ブルンジは、3月にいち早く国境閉鎖に踏み切ったアフリカ諸国の1つであり、当初はそれがウイルスのまん延を抑えたように思われた。だが、ある医療事業者が匿名を条件に語ったところでは、5月20日の総選挙に向けた準備として集会が重ねられるなかで感染を疑うケースが増加していったという。
ブルンジのピエール・ンクルンジザ大統領は6月上旬に死亡し、新型コロナウイルス感染症の罹患(りかん)がささやかれている。政府の声明によれば、心臓発作が死因であるとされている。ある救急搬送関係者はロイターに対し、5月21日にデニス・ブクミ大統領夫人をケニアに搬送したと話しているが、彼女が新型コロナウイルスの治療を求めたとするケニア側メディアの報道については明言しなかった。大統領一家の広報担当者はコメントを拒んでいる。
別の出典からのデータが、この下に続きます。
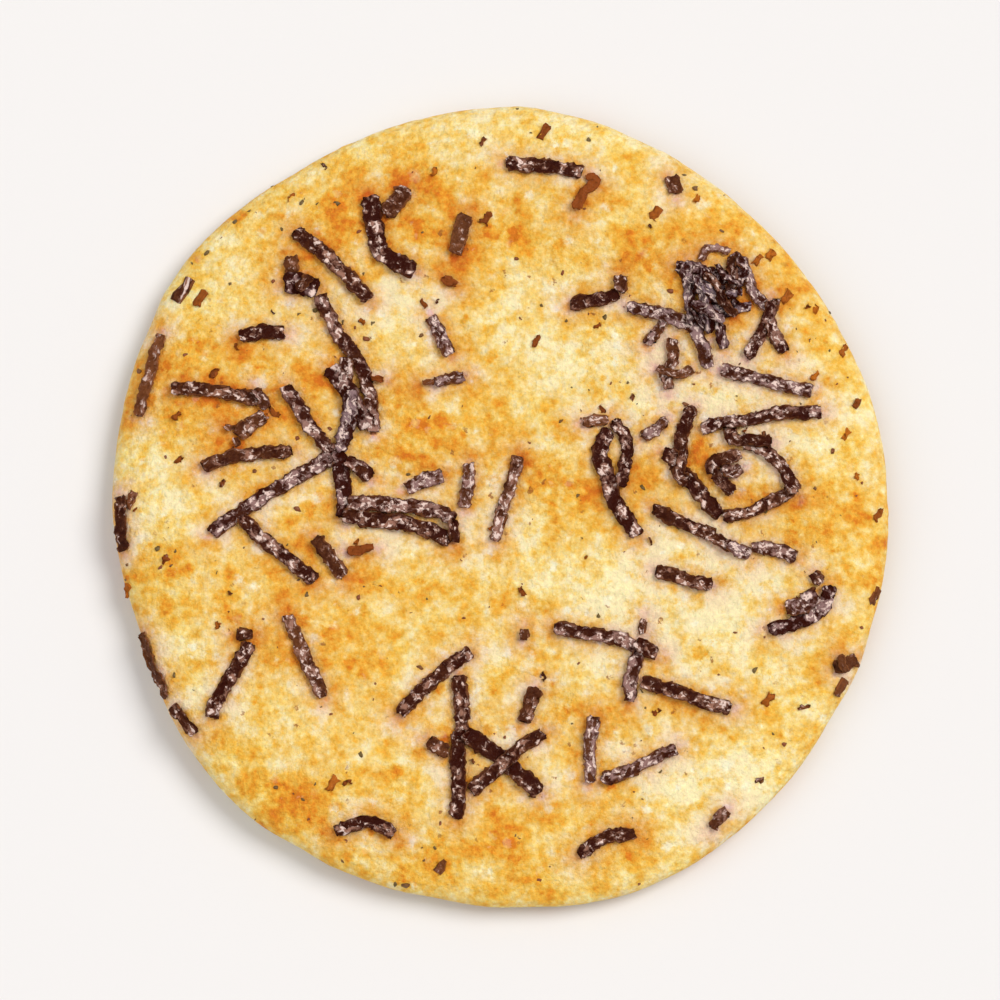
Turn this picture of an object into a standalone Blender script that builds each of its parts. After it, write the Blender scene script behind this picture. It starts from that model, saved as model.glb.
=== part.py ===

エバリステ・ヌダイシミエ新大統領は、ウイルス感染の中心地と疑われる地域で住民に対する一斉検査を行うことも含め、パンデミック(世界的な大流行)への対応策を約束している。
アフリカでWHOとの関係が悪化しているもう1つの国が赤道ギニアだ。5月末、赤道ギニア政府はWHOが感染者数を水増ししていると非難し、WHO代表者を解任するよう要求した。それ以来、同国はWHOに対してデータを提供していない。WHOは「データをめぐる誤解」があったとしているが、データの捏造(ねつぞう)については否定している。
この対立について赤道ギニアのミトハ・オンドオ・アイェカバ保健副大臣に繰り返しコメントを求めたが、回答は得られなかった。中央アフリカに位置する赤道ギニアは、アフリカCDCに対しては定期的に最新情報を提供し続けており、それによれば、感染者数は3071人、死者は51人となっている。